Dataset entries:
---+---

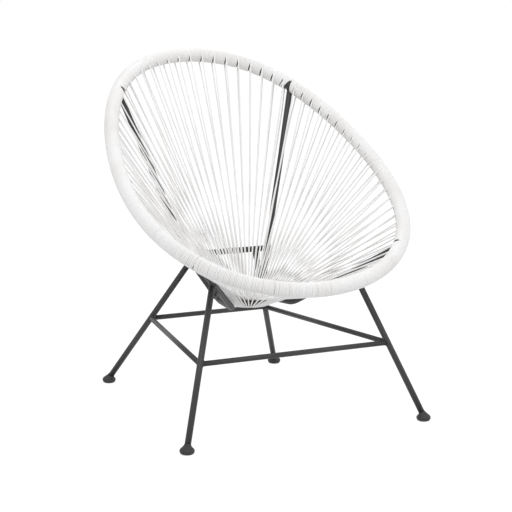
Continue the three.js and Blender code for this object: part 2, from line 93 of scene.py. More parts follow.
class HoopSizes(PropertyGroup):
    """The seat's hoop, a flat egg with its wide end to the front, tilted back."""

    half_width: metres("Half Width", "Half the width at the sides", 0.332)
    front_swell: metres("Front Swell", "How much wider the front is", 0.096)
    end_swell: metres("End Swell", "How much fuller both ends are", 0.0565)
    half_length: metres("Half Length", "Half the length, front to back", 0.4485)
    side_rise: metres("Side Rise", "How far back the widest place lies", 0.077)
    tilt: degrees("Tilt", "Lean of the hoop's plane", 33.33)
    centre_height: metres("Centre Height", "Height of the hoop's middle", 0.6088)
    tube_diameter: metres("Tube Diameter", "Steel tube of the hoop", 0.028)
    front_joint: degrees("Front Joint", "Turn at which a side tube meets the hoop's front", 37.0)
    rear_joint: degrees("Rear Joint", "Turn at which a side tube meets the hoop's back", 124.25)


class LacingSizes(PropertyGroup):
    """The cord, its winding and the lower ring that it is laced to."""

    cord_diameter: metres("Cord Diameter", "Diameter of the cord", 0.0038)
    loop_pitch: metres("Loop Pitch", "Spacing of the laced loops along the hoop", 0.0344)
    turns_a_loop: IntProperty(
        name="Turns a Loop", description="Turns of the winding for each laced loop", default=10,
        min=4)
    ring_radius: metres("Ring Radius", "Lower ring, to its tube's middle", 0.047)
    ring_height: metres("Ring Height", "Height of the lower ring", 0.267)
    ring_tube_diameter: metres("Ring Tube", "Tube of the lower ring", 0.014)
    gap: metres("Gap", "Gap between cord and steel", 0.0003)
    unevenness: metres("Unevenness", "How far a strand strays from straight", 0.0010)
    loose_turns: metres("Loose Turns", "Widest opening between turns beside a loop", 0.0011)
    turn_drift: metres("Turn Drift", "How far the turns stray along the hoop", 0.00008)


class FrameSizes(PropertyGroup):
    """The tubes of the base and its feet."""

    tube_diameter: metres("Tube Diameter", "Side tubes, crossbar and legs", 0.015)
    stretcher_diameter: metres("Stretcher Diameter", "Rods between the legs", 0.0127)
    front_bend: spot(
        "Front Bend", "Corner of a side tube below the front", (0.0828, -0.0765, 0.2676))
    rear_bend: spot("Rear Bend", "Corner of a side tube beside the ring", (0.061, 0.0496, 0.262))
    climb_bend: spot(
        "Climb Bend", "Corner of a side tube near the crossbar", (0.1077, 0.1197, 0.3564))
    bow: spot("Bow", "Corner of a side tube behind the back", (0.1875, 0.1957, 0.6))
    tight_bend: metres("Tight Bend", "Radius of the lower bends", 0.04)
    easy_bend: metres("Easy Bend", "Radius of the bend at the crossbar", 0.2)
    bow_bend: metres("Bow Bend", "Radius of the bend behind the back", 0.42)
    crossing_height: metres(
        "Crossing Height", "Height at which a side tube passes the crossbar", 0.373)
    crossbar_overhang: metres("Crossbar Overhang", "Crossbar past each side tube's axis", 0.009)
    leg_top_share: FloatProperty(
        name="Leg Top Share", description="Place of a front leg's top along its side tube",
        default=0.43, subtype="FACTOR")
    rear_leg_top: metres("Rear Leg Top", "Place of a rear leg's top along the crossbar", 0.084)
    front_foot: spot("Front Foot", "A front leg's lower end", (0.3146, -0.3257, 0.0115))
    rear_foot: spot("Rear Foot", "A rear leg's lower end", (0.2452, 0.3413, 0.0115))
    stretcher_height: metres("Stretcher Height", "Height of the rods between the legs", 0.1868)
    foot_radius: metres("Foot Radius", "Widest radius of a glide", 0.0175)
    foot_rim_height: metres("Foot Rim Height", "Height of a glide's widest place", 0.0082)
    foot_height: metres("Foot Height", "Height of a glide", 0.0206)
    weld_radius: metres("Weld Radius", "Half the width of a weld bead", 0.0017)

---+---

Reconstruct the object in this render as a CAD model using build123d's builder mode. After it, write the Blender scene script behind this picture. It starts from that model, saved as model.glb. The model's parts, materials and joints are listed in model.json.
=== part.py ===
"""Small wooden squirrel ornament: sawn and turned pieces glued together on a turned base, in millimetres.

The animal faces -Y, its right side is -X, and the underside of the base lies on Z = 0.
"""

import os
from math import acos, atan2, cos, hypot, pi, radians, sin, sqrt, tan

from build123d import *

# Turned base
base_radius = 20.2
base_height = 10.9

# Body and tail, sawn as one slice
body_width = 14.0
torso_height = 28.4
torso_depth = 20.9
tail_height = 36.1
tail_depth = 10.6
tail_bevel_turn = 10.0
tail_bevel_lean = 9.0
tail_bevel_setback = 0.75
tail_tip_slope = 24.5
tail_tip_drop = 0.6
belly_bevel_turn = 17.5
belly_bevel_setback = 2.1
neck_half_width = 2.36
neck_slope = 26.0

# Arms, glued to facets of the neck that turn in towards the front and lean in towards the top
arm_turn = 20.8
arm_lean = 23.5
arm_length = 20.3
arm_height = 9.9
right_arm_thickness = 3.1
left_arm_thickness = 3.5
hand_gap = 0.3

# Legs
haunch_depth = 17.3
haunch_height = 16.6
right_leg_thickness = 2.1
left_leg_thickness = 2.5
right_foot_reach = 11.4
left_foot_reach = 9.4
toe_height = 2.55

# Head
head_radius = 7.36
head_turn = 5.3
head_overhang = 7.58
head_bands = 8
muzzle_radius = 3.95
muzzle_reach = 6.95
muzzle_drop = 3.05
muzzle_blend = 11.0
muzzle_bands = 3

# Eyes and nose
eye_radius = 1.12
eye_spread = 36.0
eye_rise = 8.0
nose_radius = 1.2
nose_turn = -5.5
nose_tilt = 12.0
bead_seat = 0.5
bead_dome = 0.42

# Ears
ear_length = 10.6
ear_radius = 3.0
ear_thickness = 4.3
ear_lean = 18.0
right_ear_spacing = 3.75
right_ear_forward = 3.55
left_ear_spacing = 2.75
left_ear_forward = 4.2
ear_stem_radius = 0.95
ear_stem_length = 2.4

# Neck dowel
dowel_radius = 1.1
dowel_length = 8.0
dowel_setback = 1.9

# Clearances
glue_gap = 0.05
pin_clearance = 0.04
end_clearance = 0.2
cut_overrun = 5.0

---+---

- Task prompt: Copy verbatim the line that contains "Continue the three.js", the line that contains "seat's hoop, a", and all lines between them.

- Final result:
Continue the three.js and Blender code for this object: part 2, from line 93 of scene.py. More parts follow.
class HoopSizes(PropertyGroup):
    """The seat's hoop, a flat egg with its wide end to the front, tilted back."""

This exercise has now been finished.